Dear Holy People of God,

The two emotions in the Gospel text for Sunday, July 5th, Matthew 11:25-30, could very well capture the profound sentiments that might be in us as we celebrate the 4th of July.

The first, the Gospel tells us that Jesus gives praise to the Father (Mt 11:25), so there is the whole manifestation of praise; of gratitude. And I believe, from the depths of my heart, that is something we too can offer to God today for America, the land of the free and the home of the brave and the hope of freedom for the world. We give praise to God for all of the good that America does for the world.

On the other hand there is a second emotion that Jesus talks about, he says all you who are burdened come to me.

As much as we give praise. We are realistic enough to know that there is no paradise on earth. We are humble enough to know the challenges that living in the here and now poses.

And we have seen that recently in much more disturbing senses. And not only that, we feel as though we are burdened by this whole pandemic: anxious, unsure of tomorrow, unsure of the direction that our country or our world is taking. All countries have been affected. This is the context in which we read the Gospel when Jesus says, “come you who are burdened.” (Mt 11:28)

With all that is currently going on, that the Lord invites us to come to him with our anxieties, our sentences, our failed plans, our aborted ideas.

The Lord says, “come all you who are burdened and I will give you rest.”
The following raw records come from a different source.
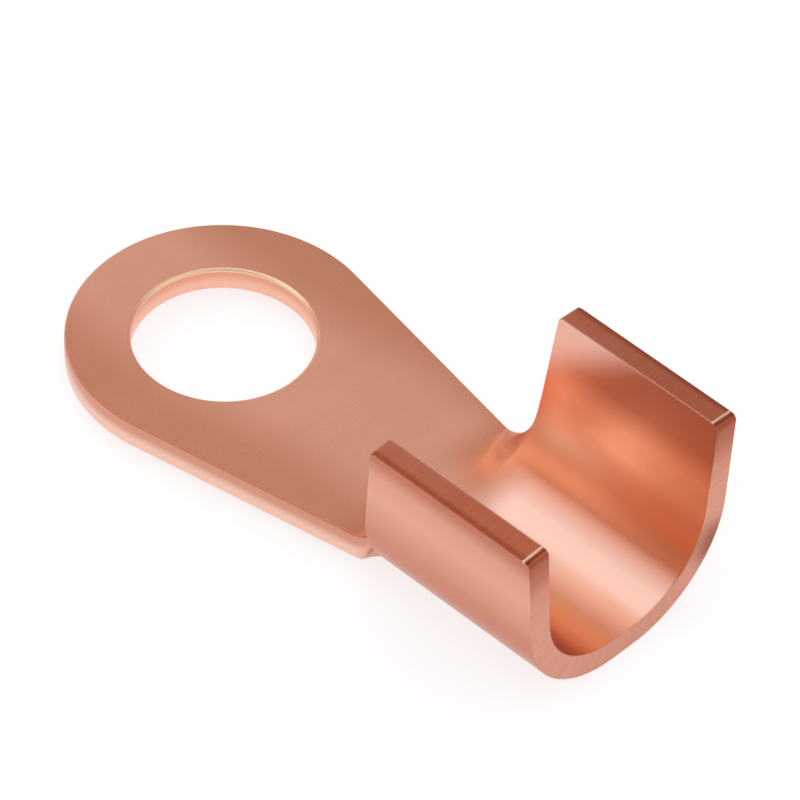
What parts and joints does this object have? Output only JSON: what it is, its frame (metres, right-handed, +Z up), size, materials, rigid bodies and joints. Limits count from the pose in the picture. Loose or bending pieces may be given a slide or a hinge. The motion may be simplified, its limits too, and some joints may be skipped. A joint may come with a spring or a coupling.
{
  "type": "open-barrel cable lug",
  "caption": "Sheet copper cable lug with a round stud hole in a flat ring tongue, tapering to a formed neck and an open U channel whose two upright wings fold over a conductor.",
  "frame": {"origin": "centre of the stud hole on the tongue's underside, the face that seats on a terminal", "axes": "+X from the stud hole to the mouth of the channel, +Y across the lug, +Z up out of the tongue's upper face, the way the wings stand"},
  "size_m": [0.0399, 0.0178, 0.0126],
  "materials": {
    "copper": "satin"
  },
  "bodies": {
    "root": {"lug": "copper"}
  },
  "joints": []
}
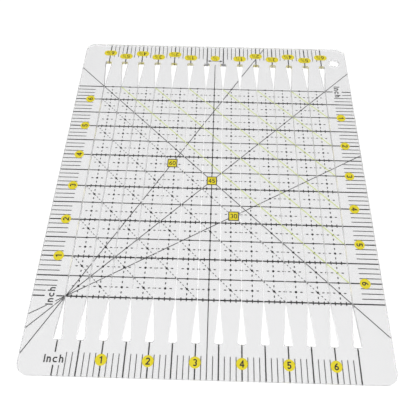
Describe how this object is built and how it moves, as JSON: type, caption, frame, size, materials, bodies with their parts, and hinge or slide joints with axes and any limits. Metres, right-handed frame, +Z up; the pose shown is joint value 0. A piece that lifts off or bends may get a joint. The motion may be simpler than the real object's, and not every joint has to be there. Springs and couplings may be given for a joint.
{
  "type": "quilting ruler",
  "caption": "Clear acrylic quilting ruler with parallel cutting slots, printed inch grid, angle lines and edge scales, and a hanging hole.",
  "frame": {"origin": "middle of the underside, in the plane of the ink films' lower faces", "axes": "+Z up through the plate, +X to the right of the near scale's reader, +Y away from that reader along the slots"},
  "size_m": [0.2032, 0.254, 0.0026],
  "materials": {
    "clear_acrylic": "clear, polished faces with laser-cut edges",
    "black_ink": "matt screen ink",
    "yellow_ink": "matt screen ink",
    "lime_ink": "matt screen ink"
  },
  "bodies": {
    "root": {"acrylic_plate": "clear_acrylic", "angle_badge_borders": "black_ink", "angle_badge_faces": "yellow_ink", "angle_badge_numerals": "black_ink", "angle_line_30": "black_ink", "angle_line_45": "black_ink", "angle_line_60": "black_ink", "bias_lines": "lime_ink", "centre_line": "black_ink", "far_eighth_inch_ticks": "black_ink", "far_half_inch_marks": "black_ink", "half_inch_lines": "black_ink", "inch_lines": "black_ink", "left_eighth_inch_ticks": "black_ink", "left_half_inch_marks": "black_ink", "left_number_discs": "yellow_ink", "left_numerals": "black_ink", "near_eighth_inch_ticks": "black_ink", "near_half_inch_marks": "black_ink", "near_number_discs": "yellow_ink", "near_numerals": "black_ink", "right_eighth_inch_ticks": "black_ink", "right_half_inch_marks": "black_ink", "right_number_discs": "yellow_ink", "right_numerals": "black_ink", "square_corner_line": "black_ink", "strip_width_arrow": "black_ink", "strip_width_numerals": "black_ink", "strip_width_pills": "yellow_ink", "unit_words": "black_ink"}
  },
  "joints": []
}
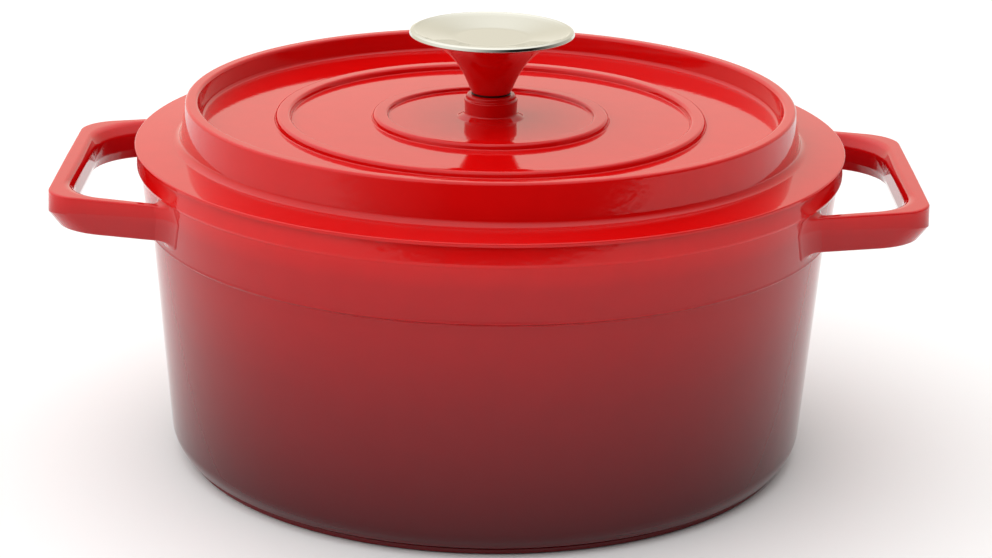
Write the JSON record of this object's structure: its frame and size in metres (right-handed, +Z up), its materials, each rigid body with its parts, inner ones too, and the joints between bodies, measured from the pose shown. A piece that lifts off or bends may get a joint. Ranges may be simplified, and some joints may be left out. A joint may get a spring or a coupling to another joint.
{
  "type": "dutch oven",
  "caption": "Round enamelled cast iron dutch oven with loop handles and a flanged, ringed lid that lifts off by a flared steel-capped knob.",
  "frame": {"origin": "centre of the base, on the surface that the pot stands on", "axes": "+Z up along the pot's axis, +X towards one handle, -Y to the front"},
  "size_m": [0.314, 0.26, 0.1579],
  "materials": {
    "bare_iron": "matte, fine sand-cast grain",
    "shaded_red_enamel": "gloss, bright red at the rim fading to maroon at the base",
    "cream_enamel": "gloss",
    "red_enamel": "gloss",
    "black_gasket": "matte",
    "knob_red": "gloss",
    "brass_bush": "machined",
    "polished_steel": "polished, with a finely turned dish",
    "zinc_steel": "zinc plated"
  },
  "bodies": {
    "pot": {"pot_casting": "bare_iron", "pot_outer_enamel": "shaded_red_enamel", "pot_inner_enamel": "cream_enamel"},
    "lid": {"lid_casting": "bare_iron", "lid_outer_enamel": "red_enamel", "lid_inner_enamel": "cream_enamel", "knob_gasket": "black_gasket", "knob_body": "knob_red", "knob_bush": "brass_bush", "knob_cap": "polished_steel", "knob_screw": "zinc_steel", "spring_washer": "zinc_steel", "flat_washer": "zinc_steel"}
  },
  "joints": [
    {"name": "lid_lift", "type": "slide", "parent": "pot", "child": "lid", "axis": [0, 0, 1], "range_m": [0, 0.2]}
  ]
}
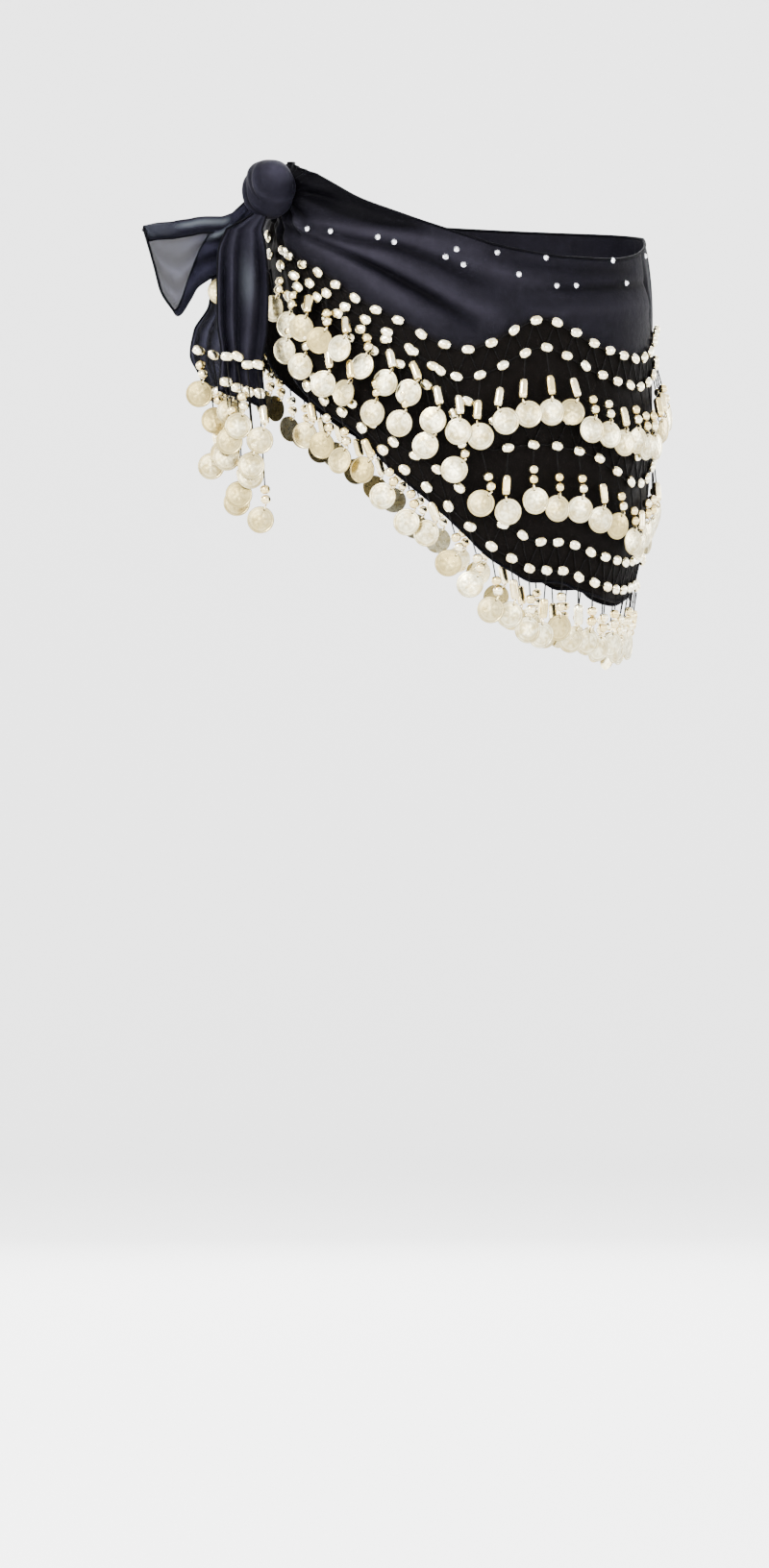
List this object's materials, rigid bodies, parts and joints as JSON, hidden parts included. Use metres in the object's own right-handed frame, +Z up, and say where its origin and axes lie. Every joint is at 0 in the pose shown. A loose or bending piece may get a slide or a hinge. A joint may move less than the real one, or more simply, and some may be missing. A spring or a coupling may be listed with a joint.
{
  "type": "belly dance hip scarf",
  "caption": "Triangular chiffon hip scarf wound round the hips and tied at one side, with tiers of beads and coin drops.",
  "frame": {"origin": "centre of the wearer's hips at the level of the scarf's top band, where the body holds the scarf up", "axes": "+Z up, the wearer faces -Y, the knot is at -X and the triangle's point hangs at +X"},
  "size_m": [0.428, 0.2791, 0.3999],
  "materials": {
    "chiffon": "matt black chiffon with a navy cast",
    "sheer": "single sheer layer of the same chiffon",
    "gold": "bright pale gold plating"
  },
  "bodies": {
    "root": {"front_wrap": "chiffon", "back_wrap": "chiffon", "knot": "chiffon", "tail_bow": "sheer", "tail_hanging": "chiffon", "tail_under": "sheer", "fringe_upper_front": "gold", "fringe_upper_back": "gold", "fringe_middle_front": "gold", "fringe_middle_back": "gold", "fringe_lower_front": "gold", "fringe_lower_back": "gold", "fringe_end_upper": "gold", "fringe_end_lower": "gold", "fringe_under_upper": "gold", "fringe_under_middle": "gold", "fringe_under_lower": "gold"}
  },
  "joints": []
}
It’s one thing to be weighed down by all that’s happening around us, but it’s especially helpful that the believer has someone that says, “I know what you’re going through and i want to be there for you. I don’t want to abandon you alone in all those things.” That is what Jesus says to us.

There’s so much good that America does in the world, and its important to say that, and remind ourselves of that. And at the same time, there’s too much to be done, and that is why we go to Jesus with all that weighs us down.

We say, “Lord, we respond to your invitation and we come to you with all the burdens that we have.”

It says for “my yoke is easy and my burden is light,” (Mt 11:30) which means there will be a yoke; there will be a burden. To follow Jesus does not mean a life without burdens, without crosses. But the assurance that we have is that Jesus will be there when the going gets tough. The assurance that you and I can leave with is that we are not going to face life’s challenges alone.

I am not going to carry life’s crosses alone. Jesus is with me all the way through. And that is a great consolation!

So let us pray for the grace to walk with the Lord. St. Ignatius says, “walk with Jesus.” We allow the Lord to enter into our life’s journey and walk with us, because when he is present we can be sure that somehow the burden is made lighter.

May God bless us, and may God bless these beautiful United States of America.